High inflation, which will also force central banks to raise interest rates to avoid disastrous outcomes like hyperinflation, creates the exact opposite effect – a vicious cycle where investors will demand earnings upfront, faster, and at lower valuations to compensate them for reduced purchasing power.
This cycle will be self-reinforcing, leading to a downward correction in most asset prices.
What Assets Are Most At Risk From Inflation?
The assets which benefited the most from low rates and low inflation will be hurt the most, including:
1. Growth stocks
Specifically, growth stocks that burn a lot of cash and consistently report negative earnings. Some trendy SaaS, IoT and FinTech names come to mind.
If these companies can’t achieve profitability when inflation is low and funding virtually free, they’ll likely never become profitable.
In an inflationary world, if growth at any these companies show even the slightest hint of slowing down, the impact on their stock price will be swift and brutal.
This applies less to Big Tech companies who already have dominant positions and pricing power in their markets. Every company likes to think they’re the next Amazon or Netflix. But most of them are not and never will be.
In making these generous comparisons, they tend to forget that founders like Jeff Bezos shared his plans for profitability all the way back in 1997. In 2020, Netflix earned USD2.76 billion in earnings and printed USD2.4 billion in cash flow from operations.
Ride-sharing companies like Grab and Uber, on the other hand, still aren’t profitable despite dominant market positions and the easiest monetary environment in human history.
Simply put, bonds pay a fixed coupon, which is worth less with higher inflation. The value of bonds is also negatively correlated with interest rates, meaning that if central banks raise rates to tackle inflation, the value of bonds will decrease.
What’s worse, the past decade of low to negative interest rates has created the biggest bond bubble investors have ever seen. There is simply no historical precedent for this.
But the forward expectations for bond values in an inflationary environment is clear, they’ll be worth less. Much less.
Cryptocurrencies have been hailed as the alternative to fiat money and protection against the devaluation of the dollar.
Theoretically, this makes crypto the perfect inflation hedge. However, this has not played out in the markets.
Since the reopening of the U.S. economy in March 2021, and the emergence of “transitory” inflation, the value of Bitcoin has plummeted 50%. The sell-off was much worse for other cryptocurrencies.
While Bitcoin has been compared to “digital gold” by the likes of Ray Dalio, this is not yet backed by any evidence. The conventional wisdom that gold is an effective inflation hedge is also suspect. According to data provided by Morningstar, the price of gold has underperformed inflation in two of the last three inflationary periods.
Sectors That Benefit From Higher Inflation
The two magic words for investors are – pricing power.

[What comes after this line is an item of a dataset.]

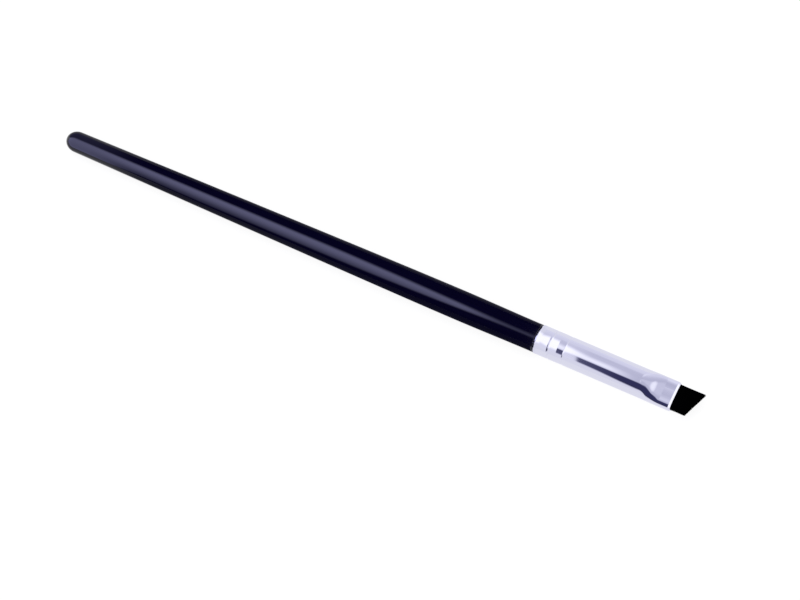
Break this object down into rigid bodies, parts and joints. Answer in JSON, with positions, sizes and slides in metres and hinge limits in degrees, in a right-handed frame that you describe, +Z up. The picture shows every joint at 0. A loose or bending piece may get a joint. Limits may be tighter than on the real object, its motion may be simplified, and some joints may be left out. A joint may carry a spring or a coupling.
{
  "type": "eyeliner brush",
  "caption": "Angled eyeliner brush: slim turned handle, crimped metal ferrule pressed flat at its mouth, and a short, dense tuft cut on a slant.",
  "frame": {"origin": "on the table under the middle of the brush's length, as it lies on the belly of its handle", "axes": "+X along the brush from the rounded end of the handle to the tuft, +Y to the tuft's long side, +Z up; the flats of the ferrule's mouth face up and down, leaning with the brush by its lying angle of 0.41 degrees"},
  "size_m": [0.1699, 0.007, 0.0073],
  "materials": {
    "black_lacquered_wood": "high gloss black lacquer",
    "bright_aluminium": "bright drawn and anodised",
    "black_filament": "matte synthetic filament",
    "binding_thread": "waxed thread",
    "potting_resin": "cured resin",
    "wood_glue": "dried glue"
  },
  "bodies": {
    "root": {"handle": "black_lacquered_wood", "tenon_glue": "wood_glue", "ferrule": "bright_aluminium", "root_glue_plug": "potting_resin", "root_binding": "binding_thread", "bristle_tuft": "black_filament"}
  },
  "joints": []
}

Companies and sectors that are able to pass on higher costs to the end consumer will be safer investments in an inflationary world.
The commodity sector is the most obvious beneficiary from inflation. Producers of raw materials, industrial metals and energy will be able to fully pass on the price increases to their downstream customers.
2. Big Tech
Big Tech is in a win-win situation. They have already secured dominant market positions and are riding secular, multi-decade trends in digitalisation and cloud adoption.
Companies like Amazon, Microsoft, and Google, are arguably under-pricing their products relative to what their customers would be willing to pay.
This means that in an inflationary world, cost increases can easily be passed onto the end consumer.
And if you ignore regulatory risk – admittedly a huge risk to ignore – one can make the argument that the Big Tech valuations in China and the US are reasonably priced, even as the markets hit all-time highs.
In the long run, industry regulation could end up benefiting Big Tech by entrenching their market positions and creating barriers to entry for disruptive upstarts.
You can even argue breaking up companies like Google and Facebook due to anti-trust legislation will actually unlock more shareholder value. Google’s search business and Facebook’s Instagram will be far more valuable if they were spun-off as separate companies.
3. Consumer staples
Consumer staples are considered defensive stocks for a reason. The demand for their products are price inelastic, meaning that their customers will need their products almost irrespective of the price (think toilet paper and diapers).
F&B stocks with high levels of brand loyalty can also pass on higher costs of ingredients to their customers.
In short, “best-in-class” consumer products will continue to maintain or grow their market share, insulating their company stocks in an inflationary environment.
Investors Should Plan For The Worst, Hope For The Best
The last inflationary period was 30 years ago.
The biggest risk to global markets are the paradigm shifts that most investors today have no experience operating in. As a result, they tend to underreact to new data and underestimate its potential impact on asset prices.
Complacency and inexperience are a lethal combination.
The central tenet of investing is about managing risk as much as return.
When it comes to inflation, it is a far better policy to plan for the worst instead of hoping for the best.